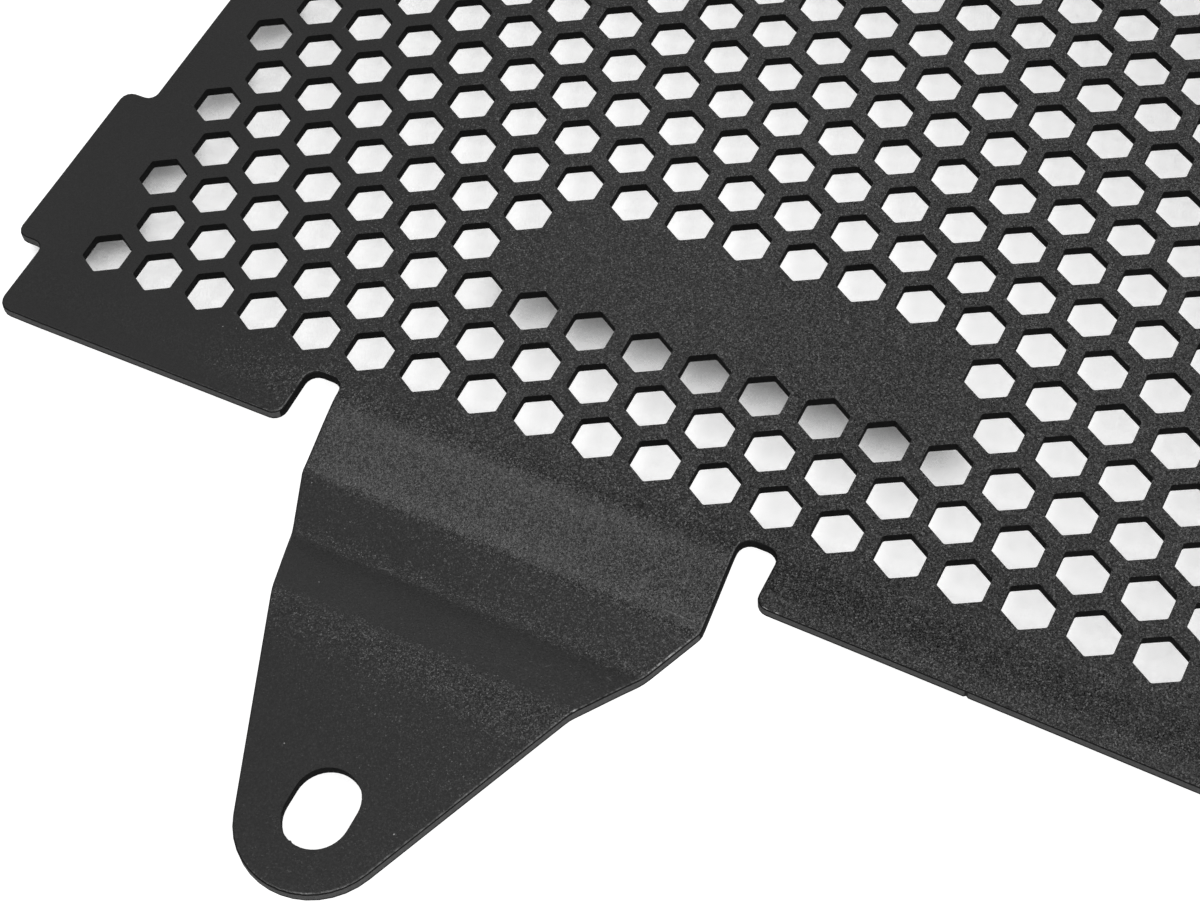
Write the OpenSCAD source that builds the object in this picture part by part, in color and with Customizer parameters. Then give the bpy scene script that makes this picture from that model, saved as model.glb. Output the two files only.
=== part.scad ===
// Radiator guard for a motorcycle: one flat sheet with a field of hexagonal
// holes, a plain patch, two side ears, an offset fixing tab at the bottom with
// a pressed trough, and two stepped fixing lugs at the top.
// Seen from the front: X runs across, Y runs up the sheet, Z comes out of its face.
// The guard lies on its back, with its lowest faces at Z = 0.

/* [Sheet] */
// Thickness of the sheet
sheet_t = 1.5; // [1:0.1:2.5]
// Width of the plate, without its ears
plate_w = 200; // [120:1:300]
// Height of the plate, without its tab and lugs
plate_h = 170; // [110:1:240]
// Radius of the plate's outer corners
corner_r = 2.3; // [0.5:0.1:6]
// Inside radius of every bend
bend_r = 3; // [0.5:0.1:4]

/* [Holes] */
// Distance between the centres of neighbouring holes
pitch = 9; // [8:0.25:14]
// Width of a hexagonal hole across its flats
hole_af = 6.5; // [4:0.25:7.25]
// Least distance from the centre of a hole to the plate's side
side_margin = 8; // [6:0.5:20]
// Least distance from the centre of a hole to the plate's top or bottom edge
end_margin = 14; // [14:0.5:25]

/* [Plain patch] */
// Width of the patch that no hole centre may lie in
patch_w = 68; // [20:1:100]
// Height of that patch
patch_h = 15; // [8:1:40]
// Height of the middle of the patch above the bottom edge
patch_y = 42; // [30:0.5:80]

/* [Side ears] */
// How far each ear stands out of the side
ear_out = 5; // [2:0.5:12]
// Length of each ear
ear_len = 30.5; // [12:0.5:60]
// Height of the lower end of each ear above the bottom edge
ear_y = 12.5; // [8:0.5:40]
// Radius of the outer corners of an ear
ear_r = 1.8; // [0.5:0.1:1.9]
// Radius of the inner corners of an ear
ear_root_r = 1.5; // [0.5:0.1:3]

/* [Bottom tab] */
// Width of the tab at its root
tab_w = 61.8; // [40:0.2:80]
// Sideways place of the middle of the tab, from the middle of the plate
tab_x = -14.9; // [-25:0.1:25]
// How far the tip of the tab reaches below the bottom edge
tab_reach = 61.6; // [52:0.1:90]
// Height of the first bend above the bottom edge
tab_bend_y = 6.1; // [3:0.1:8]
// Length of the slope down into the trough, measured along Y
trough_in = 10.5; // [8:0.1:12]
// Length of the floor of the trough
trough_floor = 9; // [6:0.1:12]
// Length of the slope up out of the trough, measured along Y
trough_out = 11.3; // [9:0.1:14]
// Depth of the trough below the plate, and the step of the lugs
trough_depth = 4.8; // [2:0.1:6]
// Height of the end of the tab over the plate
tab_lift = 1; // [0:0.1:2]
// Radius where the sides of the tab start to taper
taper_r = 1.5; // [1:0.5:10]

/* [Relief cuts beside the tab] */
// Width of a relief cut
relief_w = 5.5; // [4:0.1:8]
// How far a relief cut reaches past the first bend
relief_past = 2.7; // [2:0.1:4]
// Radius of the corners inside a relief cut
relief_r = 1.9; // [0.5:0.1:1.95]

/* [Top lugs] */
// Width of a lug
lug_w = 24; // [21:0.5:34]
// Distance between the middles of the two lugs
lug_spacing = 120; // [60:1:140]
// How far a lug reaches above the top edge
lug_reach = 30; // [27:0.5:45]
// Height of the first bend of a lug above the top edge
lug_bend_y = 4; // [3.5:0.1:5]
// Length of the step of a lug, measured along Y
lug_step = 8; // [6.5:0.1:9]
// Radius of the outer corners of a lug
lug_r = 8; // [2:0.5:9]
// Radius where a lug meets the top edge
lug_root_r = 2; // [0.5:0.1:2.5]

/* [Fixing slots] */
// Width of a slot, for an M8 bolt
slot_w = 9; // [6:0.1:10]
// Length of a slot from end to end
slot_len = 11.5; // [11:0.1:14]
// Metal left between a slot and the end of its tab or lug
slot_rim = 6.15; // [4:0.05:8]

/* [Hidden] */

coat = [0.22, 0.22, 0.22];
// Furthest that a flat may lie from the curve that it stands for
curve_tol = 0.035;
// How far a cutting solid runs past the faces that it cuts
past = 5;

row_step = pitch * sqrt(3) / 2;
rows = floor((plate_h - 2 * end_margin) / row_step) + 1;
columns = floor((plate_w - 2 * side_margin) / pitch) + 1;
first_row_y = (plate_h - (rows - 1) * row_step) / 2;

slot_r = slot_w / 2;
slot_straight = slot_len - slot_w;
tip_r = slot_r + slot_rim;
tip_y = tip_r - tab_reach;
tab_slot_y = tip_y + slot_straight / 2;
lug_slot_y = plate_h + lug_reach - slot_rim - slot_r;

trough_in_y = tab_bend_y - trough_in;

plate_z = trough_depth;
middle_y = (plate_h + lug_reach - tab_reach) / 2;

// Angle between the side of the tab and Y, where the side runs from its full
// width at the trough to a tangent on the round tip
taper_rise = trough_in_y - tip_y;
taper_angle = acos(tip_r / norm([tab_w / 2, taper_rise])) - atan2(taper_rise, tab_w / 2);

// Corner points carry their own radius: [x, y, radius]

function xy(p) = [p.x, p.y];
function unit(v) = v / norm(v);
function turn(u, v) = u.x * v.y - u.y * v.x;
function steps(r, sweep) = max(1, ceil(sweep / (2 * acos(1 - min(1, curve_tol / r)))));

// Points of the round at corner b, on the way from a to c
function round_corner(a, b, c, r) =
    let (u = unit(a - b), v = unit(c - b), half = acos(u * v) / 2)
    let (centre = b + unit(u + v) * r / sin(half), sweep = 180 - 2 * half)
    let (spoke = b + u * r / tan(half) - centre, n = steps(r, sweep))
    let (start = atan2(spoke.y, spoke.x), way = turn(u, v) < 0 ? 1 : -1)
    [for (k = [0:n]) centre + r * [cos(start + way * k * sweep / n), sin(start + way * k * sweep / n)]];

// The points of a path whose corners are rounded by their own radii
function rounded(path, closed = true) =
    let (n = len(path))
    [for (i = [0:n - 1])
        let (ends = !closed && (i == 0 || i == n - 1))
        each path[i].z == 0 || ends
            ? [xy(path[i])]
            : round_corner(xy(path[(i + n - 1) % n]), xy(path[i]), xy(path[(i + 1) % n]), path[i].z)];

function backwards(list) = [for (i = [len(list) - 1:-1:0]) list[i]];
function mirrored(list) = [for (p = backwards(list)) [-p.x, p.y, p.z]];

// Section of a bent sheet, from the points where its front face would fold
// without a radius. Each bend has the same radius on its inner side.
function below(u, v) = let (a = [u.y, -u.x], b = [v.y, -v.x]) sheet_t * (a + b) / (1 + a * b);
function bent_section(fold) =
    let (n = len(fold))
    let (legs = [for (i = [0:n - 2]) unit(fold[i + 1] - fold[i])])
    let (front = [for (i = [0:n - 1])
        let (u = legs[max(i - 1, 0)], v = legs[min(i, n - 2)])
        [fold[i].x, fold[i].y, turn(u, v) < 0 ? bend_r + sheet_t : bend_r]])
    let (back = [for (i = [0:n - 1])
        let (u = legs[max(i - 1, 0)], v = legs[min(i, n - 2)], p = fold[i] + below(u, v))
        [p.x, p.y, turn(u, v) < 0 ? bend_r : bend_r + sheet_t]])
    concat(rounded(front, false), backwards(rounded(back, false)));

// Right half of the plate's edge above the bottom edge, from the bottom up
side_edge = [
    [plate_w / 2, 0, corner_r],
    [plate_w / 2, ear_y, ear_root_r],
    [plate_w / 2 + ear_out, ear_y, ear_r],
    [plate_w / 2 + ear_out, ear_y + ear_len, ear_r],
    [plate_w / 2, ear_y + ear_len, ear_root_r],
    [plate_w / 2, plate_h, corner_r]
];

// Edge of one lug, from right to left
function lug_edge(x) = [
    [x + lug_w / 2, plate_h, lug_root_r],
    [x + lug_w / 2, plate_h + lug_reach, lug_r],
    [x - lug_w / 2, plate_h + lug_reach, lug_r],
    [x - lug_w / 2, plate_h, lug_root_r]
];

// Edge of the tab and its relief cuts, from left to right
relief_y = tab_bend_y + relief_past;
tab_left = tab_x - tab_w / 2;
tab_right = tab_x + tab_w / 2;
tab_edge = [
    [tab_left - relief_w, 0, relief_r],
    [tab_left - relief_w, relief_y, relief_r],
    [tab_left, relief_y, relief_r],
    [tab_left, trough_in_y, taper_r],
    [tab_x, tip_y - tip_r / sin(taper_angle), tip_r],
    [tab_right, trough_in_y, taper_r],
    [tab_right, relief_y, relief_r],
    [tab_right + relief_w, relief_y, relief_r],
    [tab_right + relief_w, 0, relief_r]
];

// The whole sheet as it is seen from the front
module outline() {
    polygon(rounded(concat(
        tab_edge,
        side_edge,
        lug_edge(lug_spacing / 2),
        lug_edge(-lug_spacing / 2),
        mirrored(side_edge)
    )));
}

module hexagon() {
    rotate(30) circle(d = hole_af / cos(30), $fn = 6);
}

function in_patch(x, y) = abs(x) < patch_w / 2 && abs(y - patch_y) < patch_h / 2;

// Rows of holes, each row set off by half a pitch from the one below it
module hole_field() {
    for (row = [0:rows - 1]) {
        count = columns - row % 2;
        y = first_row_y + row * row_step;
        for (i = [0:count - 1]) {
            x = (i - (count - 1) / 2) * pitch;
            if (!in_patch(x, y)) translate([x, y]) hexagon();
        }
    }
}

// A slot that runs along X
module slot() {
    for (side = [-1, 1]) translate([side * slot_straight / 2, 0]) circle(r = slot_r, $fn = 32);
    square([slot_straight, slot_w], center = true);
}

// A bent strip that runs along +Y from the place where its section starts
module bent_strip(fold, width) {
    rotate([90, 0, 90])
        linear_extrude(width, center = true)
            polygon(bent_section(fold));
}

// The round of a bend ends less than this far from its fold line
bend_zone = (bend_r + sheet_t) / 2;
// The plate stays flat between these heights over its whole width
flat_bottom = tab_bend_y + bend_zone;
flat_top = plate_h + lug_bend_y - bend_zone;
// Each bent strip starts with a flat of this length, which overlaps the plate
strip_lead = 2 * bend_zone;
tab_strip_w = tab_w + 1.5 * relief_w;
tab_gap_w = tab_w + 0.5 * relief_w;
lug_strip_w = lug_w + 2 * past;

// How a bent strip folds, seen from its side, from inside the plate outwards
trough_start = strip_lead + trough_in;
trough_end = trough_start + trough_floor;
tab_fold = [
    [0, 0],
    [strip_lead, 0],
    [trough_start, -trough_depth],
    [trough_end, -trough_depth],
    [trough_end + trough_out, tab_lift],
    [strip_lead + tab_bend_y + tab_reach + past, tab_lift]
];
lug_fold = [
    [0, 0],
    [strip_lead, 0],
    [strip_lead + lug_step, -trough_depth],
    [strip_lead + lug_reach, -trough_depth]
];

// The bent sheet before its edge and its holes are cut
module bent_sheet() {
    linear_extrude(sheet_t) difference() {
        translate([-plate_w, -past]) square([2 * plate_w, past + flat_top]);
        translate([tab_x - tab_gap_w / 2, -2 * past]) square([tab_gap_w, 2 * past + flat_bottom]);
    }
    translate([tab_x, tab_bend_y + strip_lead, sheet_t])
        mirror([0, 1, 0])
            bent_strip(tab_fold, tab_strip_w);
    for (side = [-1, 1])
        translate([side * lug_spacing / 2, plate_h + lug_bend_y - strip_lead, sheet_t])
            bent_strip(lug_fold, lug_strip_w);
}

// What the cutting leaves of the sheet, seen from the front
module cut_shape() {
    difference() {
        outline();
        hole_field();
        translate([tab_x, tab_slot_y]) rotate(90) slot();
        for (side = [-1, 1]) translate([side * lug_spacing / 2, lug_slot_y]) slot();
    }
}

module radiator_guard() {
    color(coat)
        translate([0, -middle_y, plate_z])
            intersection() {
                bent_sheet();
                translate([0, 0, -trough_depth - past])
                    linear_extrude(2 * (trough_depth + past)) cut_shape();
            }
}

radiator_guard();
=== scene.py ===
"""Dresses the radiator guard: soft cut edges, a fine powder coat, a white floor and the photograph's view."""
import math

import bmesh
import bpy
from mathutils import Matrix, Vector


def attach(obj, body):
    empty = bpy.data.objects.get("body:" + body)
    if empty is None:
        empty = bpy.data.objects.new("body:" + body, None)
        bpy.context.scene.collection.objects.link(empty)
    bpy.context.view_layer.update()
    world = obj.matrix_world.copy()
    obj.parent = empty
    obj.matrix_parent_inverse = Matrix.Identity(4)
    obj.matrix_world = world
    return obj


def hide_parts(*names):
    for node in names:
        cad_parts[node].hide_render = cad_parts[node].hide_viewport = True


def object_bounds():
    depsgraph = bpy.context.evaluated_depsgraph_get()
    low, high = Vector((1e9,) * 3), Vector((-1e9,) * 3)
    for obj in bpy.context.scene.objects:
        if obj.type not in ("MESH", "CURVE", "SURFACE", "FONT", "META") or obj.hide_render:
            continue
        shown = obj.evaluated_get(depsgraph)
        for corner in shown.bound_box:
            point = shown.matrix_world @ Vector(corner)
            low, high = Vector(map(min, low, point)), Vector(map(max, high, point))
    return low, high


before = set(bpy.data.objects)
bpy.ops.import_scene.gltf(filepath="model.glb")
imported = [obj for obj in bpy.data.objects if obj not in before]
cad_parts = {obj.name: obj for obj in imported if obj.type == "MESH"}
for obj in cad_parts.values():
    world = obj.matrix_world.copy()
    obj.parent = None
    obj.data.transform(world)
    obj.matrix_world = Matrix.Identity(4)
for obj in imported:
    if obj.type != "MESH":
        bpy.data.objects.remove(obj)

MM = 0.001
cad_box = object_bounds()

# Camera, from a fit of the hole pattern to the photograph
CAMERA_AT = Vector((93.06, -213.64, 288.08)) * MM
CAMERA_AIM = Vector((-7.5, -56.2, 6.3)) * MM
CAMERA_ROLL = math.radians(-6.8)
CAMERA_LENS = 74.27
CAMERA_SENSOR_W = 36
CAMERA_NEAR = 0.01

# Coat on the cut edges
RIM_R = 0.19 * MM
RIM_STEPS = 2
OUTER_R = 0.40 * MM
OUTER_STEPS = 3
CORNER_R = 0.22 * MM
CORNER_STEPS = 3
CUT_ANGLE = math.radians(35)
FLAT_ANGLE = math.radians(0.5)
WELD = 0.002 * MM
NORMALS_WEIGHT = 100
# How much a face looks up: less than this on a wall, on an upright wall, and on the strip along a rim that
# gets painted shade
WALL_LEAN = 0.5
UPRIGHT = 0.1
DARK_LEAN = 0.85
# How much the rounding has to look to the right to carry the painted rim highlight
RIM_HIGHLIGHT_SIDE = 0.05
# The guard's materials, in the order of its slots: the face coat, the cut walls' painted shade, the outline
# walls' painted light and the rims' painted highlights. The last one only marks faces while the mesh is made.
ON_FACE, PAINTED_SHADE_IN_CUT, PAINTED_LIGHT_EDGE, ON_RIM, IN_RELIEF = range(5)

# Where things are on the sheet
MESH_HALF_W = 96 * MM
MESH_LOW = -60 * MM
MESH_HIGH = 92 * MM
TAB_X = -14.9 * MM
TAB_HALF_W = 30.9 * MM
RELIEF_W = 5.5 * MM
SLACK = 0.4 * MM
BEND_B = -73.6 * MM
SHEET_LOW = -69.2 * MM

# The sheet's slight crown, fitted to the holes in the photograph: millimetres for 1, x, y, xx, xy and yy,
# with x and y in units of 100 mm. It fades out up the sheet, which the photograph doesn't show.
CROWN = (0.331, -0.273, -0.642, -1.617, -0.254, -1.705)
CROWN_UNIT = 100 * MM
CROWN_LEAST = -1.3
CROWN_FADE = (55 * MM, 80 * MM)
CROWN_TAB_FADE = (-68 * MM, -61 * MM)
CROWN_STEP = 12 * MM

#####

Written instruction. Print only the run of lines that begins with the line containing "sheet, seen from the front" and ends with the line containing "if obj.type not", both included, exactly as they read.

Problem solution.
// What the cutting leaves of the sheet, seen from the front
module cut_shape() {
    difference() {
        outline();
        hole_field();
        translate([tab_x, tab_slot_y]) rotate(90) slot();
        for (side = [-1, 1]) translate([side * lug_spacing / 2, lug_slot_y]) slot();
    }
}

module radiator_guard() {
    color(coat)
        translate([0, -middle_y, plate_z])
            intersection() {
                bent_sheet();
                translate([0, 0, -trough_depth - past])
                    linear_extrude(2 * (trough_depth + past)) cut_shape();
            }
}

radiator_guard();
=== scene.py ===
"""Dresses the radiator guard: soft cut edges, a fine powder coat, a white floor and the photograph's view."""
import math

import bmesh
import bpy
from mathutils import Matrix, Vector


def attach(obj, body):
    empty = bpy.data.objects.get("body:" + body)
    if empty is None:
        empty = bpy.data.objects.new("body:" + body, None)
        bpy.context.scene.collection.objects.link(empty)
    bpy.context.view_layer.update()
    world = obj.matrix_world.copy()
    obj.parent = empty
    obj.matrix_parent_inverse = Matrix.Identity(4)
    obj.matrix_world = world
    return obj


def hide_parts(*names):
    for node in names:
        cad_parts[node].hide_render = cad_parts[node].hide_viewport = True


def object_bounds():
    depsgraph = bpy.context.evaluated_depsgraph_get()
    low, high = Vector((1e9,) * 3), Vector((-1e9,) * 3)
    for obj in bpy.context.scene.objects:
        if obj.type not in ("MESH", "CURVE", "SURFACE", "FONT", "META") or obj.hide_render:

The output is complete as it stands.